A live broadcast AR stand-up at a stadium typically requires the following on the venue side, regardless of vendor:

  • A calibrated multi-camera tracking rig (8–16 cameras around the pitch, depending on coverage spec) feeding a player- and ball-tracking inference cluster.
  • Lens metadata streams from the broadcast cameras carrying overlays — encoder data, focal length, and distortion parameters per frame.
  • A GPU rack co-located with the broadcast OB truck or in the production gallery, sized to the overlay workload. Two to four NVIDIA L4 or A40 class GPUs cover most live-overlay scenarios; tracking inference adds another small cluster.
  • Genlocked SDI or ST 2110 IP I/O cards so the overlay output frames align with the production switcher’s reference clock.
  • A pre-match calibration window — typically 30–45 minutes — to re-baseline the tracking rig against the actual pitch lines and lighting.

None of that is optional. Stadium AR demos that skip pitch calibration look fine in rehearsal and drift visibly when the floodlights come up.

Where the system breaks

Three failure modes recur across live AR productions we have seen close-up. Each is structural, not a bug.

  1. Tracking dropouts on dense play. When eleven players cluster around a free kick or corner, multi-camera tracking degrades because occlusion fragments the per-player feature association. Overlays that rely on per-player pose either freeze or jitter. The mitigation is graceful degradation — fall back to team-level overlays when individual tracking confidence drops.
  2. Pose-to-render skew under whip-pan. Fast camera motion exposes any latency mismatch between pose ingestion and render. The visible artefact is the offside line “sliding” across the pitch as the camera settles. The fix is tighter encoder-to-render synchronisation and aggressive but bounded extrapolation.
  3. Compositor stalls under unexpected scene complexity. Crowd shots, pyrotechnics, or unusual lighting can spike the segmentation workload that some overlay systems use for occlusion. If the compositor is not budgeted with headroom, the frame drops. Determinism here means budgeting for the worst plausible frame, not the average.

The deeper structural reasons AR/VR pilots stall in production sit underneath all three: latency, hardware constraints, and content-pipeline rigidity. Football AR exposes them faster than most domains because the live match is unforgiving.

FAQ

How are AR overlays used in live football, stadium, and broadcast production pipelines?

Live football AR spans three regimes: in-broadcast graphics riding the camera feed (offside lines, tactical overlays), in-stadium experiences delivered through phones for seat-finding, replays, and sponsor activations, and second-screen apps on the home viewer’s device. Each runs on different hardware, with different latency budgets, and against different pose sources.

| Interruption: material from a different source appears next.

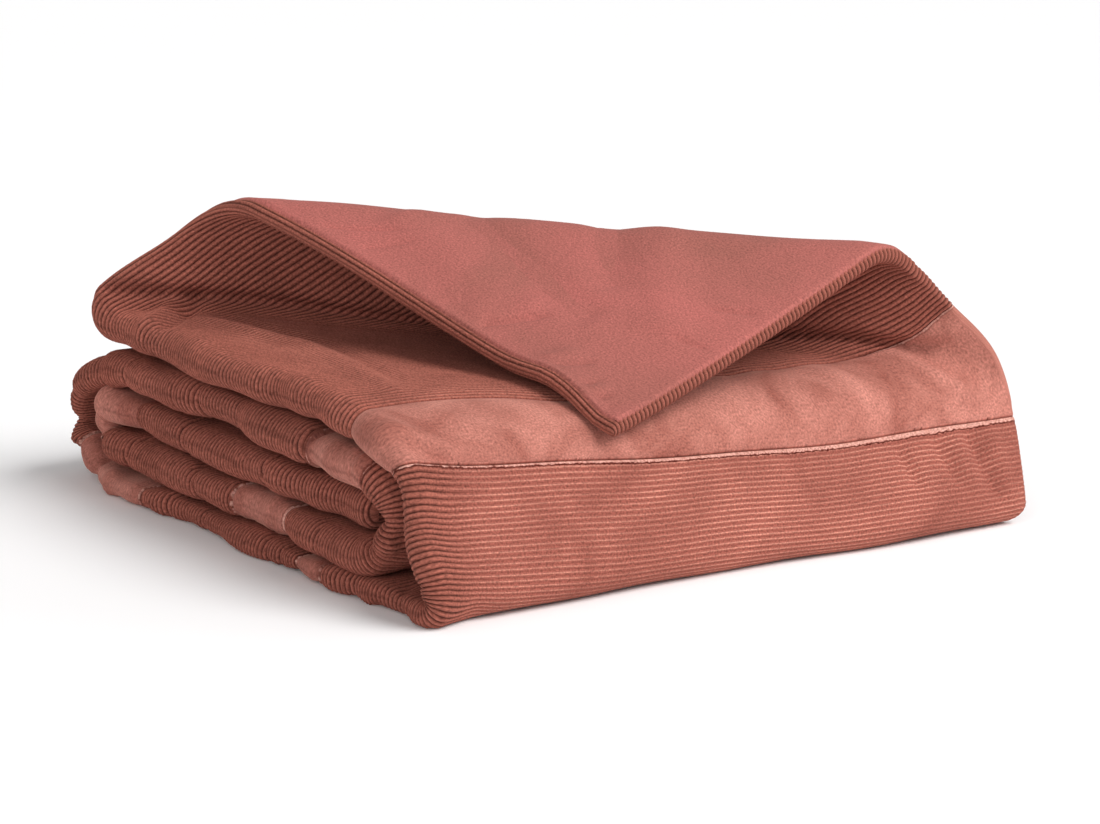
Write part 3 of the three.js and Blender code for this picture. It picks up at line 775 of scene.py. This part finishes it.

What latency budget is required for real-time AR sports graphics versus post-production overlay?

Live broadcast AR has roughly 16–20 ms end-to-end per frame at UHD 50p/59.94p, including pose ingestion, render, and encode back to the switcher. In-stadium phone AR runs at the device’s 30 fps with a softer ~33 ms budget. Post-production overlay has no live latency budget at all — it is rendered offline against a finished file, with multi-pass tracking and manual cleanup. They are three different disciplines.

Which XR game-development patterns translate to sports broadcast workflows?

Frame-paced rendering, predictive pose extrapolation, occlusion handling, and shader-based stylisation translate well. What does not translate is camera control: a game engine drives its own camera, while a broadcast AR system follows a human-operated camera whose motion is unpredictable. That breaks naive extrapolation on hard whip-pans and forces the pipeline to accept worst-case skew.

How does AR fan engagement drive measurable outcomes rather than novelty?

The honest measures are dwell time on AR-augmented broadcast segments versus control, second-screen session length, and repeat use across matchdays — not filter installs. Tactical-overlay-heavy analysis segments tend to hold audience through breaks that would otherwise leak viewers, as an observed pattern across productions rather than a fixed benchmark.

What on-site infrastructure (cameras, calibration, GPUs) does live AR broadcast require?

A calibrated 8–16-camera tracking rig, lens-metadata streams from the broadcast cameras, a GPU rack co-located with the OB truck (typically NVIDIA L4 or A40 class for overlay work plus a separate inference cluster for tracking), genlocked SDI or ST 2110 I/O, and a 30–45 minute pre-match calibration window against the actual pitch.

Where are AR sports applications already shipping versus still at prototype stage in 2026?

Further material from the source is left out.